Mumbai Rains: Potholes have led to over 25 deaths this monsoon
The pothole ridden stretch on Sion-Panvel Highway
Potholes in the city during the monsoons is something that has become synonymous with Mumbai rains, but now the High court has taken notice and reprimanded the BMC for its shoddy work.
In a report by The Hindu, the Bombay High Court rapped the Brihanmumbai Municipal Corporation for its failure to repair potholes in the city, sighting that it has led to over 25 deaths this monsoon. The hearing took place in the matter of a letter written by Justice Gautam Patel in 2013 to the then Chief Jusitice, alerting him of the number of potholes in the cities and the rising cases of fatalities that occur due to them.
The Division Bench of Chief Justice Manjula Chellur and Justice N.M. Jamdar were hearing the suo motu hearing based on the petition of the poor road conditions in Mumbai. The court has now appointed nodal officers to look into the complaint.

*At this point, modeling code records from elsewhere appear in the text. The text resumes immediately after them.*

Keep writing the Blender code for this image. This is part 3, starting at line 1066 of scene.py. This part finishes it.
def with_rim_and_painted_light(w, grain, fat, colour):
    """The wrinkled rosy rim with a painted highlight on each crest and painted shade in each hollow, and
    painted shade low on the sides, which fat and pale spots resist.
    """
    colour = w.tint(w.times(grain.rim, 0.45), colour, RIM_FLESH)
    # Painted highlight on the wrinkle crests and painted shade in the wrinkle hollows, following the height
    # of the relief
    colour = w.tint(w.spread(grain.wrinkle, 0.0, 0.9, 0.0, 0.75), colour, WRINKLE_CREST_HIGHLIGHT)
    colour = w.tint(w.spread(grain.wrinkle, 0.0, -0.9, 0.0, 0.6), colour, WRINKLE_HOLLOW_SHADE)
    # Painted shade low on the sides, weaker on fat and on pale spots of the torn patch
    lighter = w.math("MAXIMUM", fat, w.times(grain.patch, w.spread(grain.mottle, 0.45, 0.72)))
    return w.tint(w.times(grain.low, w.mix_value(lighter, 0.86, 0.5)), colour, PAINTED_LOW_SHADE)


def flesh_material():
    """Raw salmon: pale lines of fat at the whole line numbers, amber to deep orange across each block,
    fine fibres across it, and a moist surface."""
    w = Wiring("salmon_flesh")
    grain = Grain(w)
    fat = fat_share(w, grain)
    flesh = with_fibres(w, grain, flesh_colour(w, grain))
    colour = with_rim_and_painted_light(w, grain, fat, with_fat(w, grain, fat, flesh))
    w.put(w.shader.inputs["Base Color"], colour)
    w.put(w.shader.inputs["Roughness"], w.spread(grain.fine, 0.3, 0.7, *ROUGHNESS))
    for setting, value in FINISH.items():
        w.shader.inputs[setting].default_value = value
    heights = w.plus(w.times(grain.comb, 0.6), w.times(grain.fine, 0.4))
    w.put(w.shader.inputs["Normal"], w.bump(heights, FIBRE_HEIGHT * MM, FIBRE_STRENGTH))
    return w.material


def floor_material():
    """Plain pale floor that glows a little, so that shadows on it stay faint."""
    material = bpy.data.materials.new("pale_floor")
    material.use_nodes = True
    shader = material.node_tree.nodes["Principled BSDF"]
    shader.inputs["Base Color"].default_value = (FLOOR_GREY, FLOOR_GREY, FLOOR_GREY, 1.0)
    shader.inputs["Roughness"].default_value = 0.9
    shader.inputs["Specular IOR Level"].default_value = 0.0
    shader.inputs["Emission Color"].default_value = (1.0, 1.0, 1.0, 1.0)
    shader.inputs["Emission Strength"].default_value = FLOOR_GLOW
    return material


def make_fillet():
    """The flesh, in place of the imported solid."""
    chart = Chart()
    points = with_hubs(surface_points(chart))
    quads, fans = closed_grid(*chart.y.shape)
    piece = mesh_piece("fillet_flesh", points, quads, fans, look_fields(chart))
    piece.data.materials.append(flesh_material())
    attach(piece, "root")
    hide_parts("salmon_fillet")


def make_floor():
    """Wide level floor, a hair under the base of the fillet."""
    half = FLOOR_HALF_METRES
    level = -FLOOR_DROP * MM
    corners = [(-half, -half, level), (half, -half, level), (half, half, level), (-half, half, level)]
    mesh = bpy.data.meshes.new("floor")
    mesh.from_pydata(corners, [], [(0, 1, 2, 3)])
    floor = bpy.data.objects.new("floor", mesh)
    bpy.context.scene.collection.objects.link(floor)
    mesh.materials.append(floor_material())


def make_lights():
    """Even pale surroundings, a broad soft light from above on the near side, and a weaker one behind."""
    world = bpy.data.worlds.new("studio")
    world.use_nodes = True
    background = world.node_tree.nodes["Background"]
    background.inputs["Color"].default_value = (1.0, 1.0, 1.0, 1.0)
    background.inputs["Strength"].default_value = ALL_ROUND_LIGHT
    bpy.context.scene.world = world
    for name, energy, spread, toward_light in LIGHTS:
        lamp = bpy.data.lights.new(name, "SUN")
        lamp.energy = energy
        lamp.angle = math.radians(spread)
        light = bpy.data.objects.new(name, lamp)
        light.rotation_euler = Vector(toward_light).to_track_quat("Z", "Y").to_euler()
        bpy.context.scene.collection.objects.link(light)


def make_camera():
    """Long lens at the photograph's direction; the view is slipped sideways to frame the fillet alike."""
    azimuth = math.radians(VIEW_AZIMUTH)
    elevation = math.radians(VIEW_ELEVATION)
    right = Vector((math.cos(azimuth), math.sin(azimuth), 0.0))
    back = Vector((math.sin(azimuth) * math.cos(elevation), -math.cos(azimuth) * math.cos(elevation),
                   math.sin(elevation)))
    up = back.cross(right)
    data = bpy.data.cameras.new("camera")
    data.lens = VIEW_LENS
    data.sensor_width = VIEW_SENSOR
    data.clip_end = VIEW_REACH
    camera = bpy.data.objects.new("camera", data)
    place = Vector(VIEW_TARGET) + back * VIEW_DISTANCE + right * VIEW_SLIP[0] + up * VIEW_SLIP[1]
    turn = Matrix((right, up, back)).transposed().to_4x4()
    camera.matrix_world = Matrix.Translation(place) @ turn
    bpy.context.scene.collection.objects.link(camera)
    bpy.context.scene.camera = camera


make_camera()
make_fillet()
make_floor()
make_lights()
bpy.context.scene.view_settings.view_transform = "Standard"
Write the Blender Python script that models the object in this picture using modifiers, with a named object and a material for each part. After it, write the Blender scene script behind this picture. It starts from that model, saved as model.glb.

In response the senior counsel for the BMC, Anil Sakhare said that the BMC had formed a committee to look into the matter and had also put a toll-free number in place for commuters to lodge their complaints. On hearing this, Chief Justice Chellur said, “How many more do you [BMC] want to eliminate before the next monsoon? The condition of the roads here are bad. We are not at all satisfied.”
Mr. Sakhare also said that a status report on the repair work being carried out on bad roads would be prepared. In response, the court said that it wasn’t satisfied with the BMC’s efforts and appointed member secretaries of the Maharashtra State Legal Services Authority from each district as nodal officers.
The courts also passed a motion saying, “Any person with a complaint regarding potholes causing accidents can forward it to their civic body and the nodal officer.”
Chief Justice Chellur said, “We have to set up an agency to supervise you. It’s a shame. The roads in Mumbai are so bad I don’t feel happy traveling on the roads.” In response, Mr. Sakhare submitted that the BMC had, so far, addressed over 500 complaints of potholes, to which the court said that they were not concerned with how many mails were attended to. Chief Justice Chellur also said, “The corporation is obliged to maintain the roads.”
The court also noted that the issue of potholes was commonplace in a number of districts and cities in the state and said, “We implead as respondents in this petition all local municipal corporations and municipal councils of the State.” The next hearing has been set for two months from now.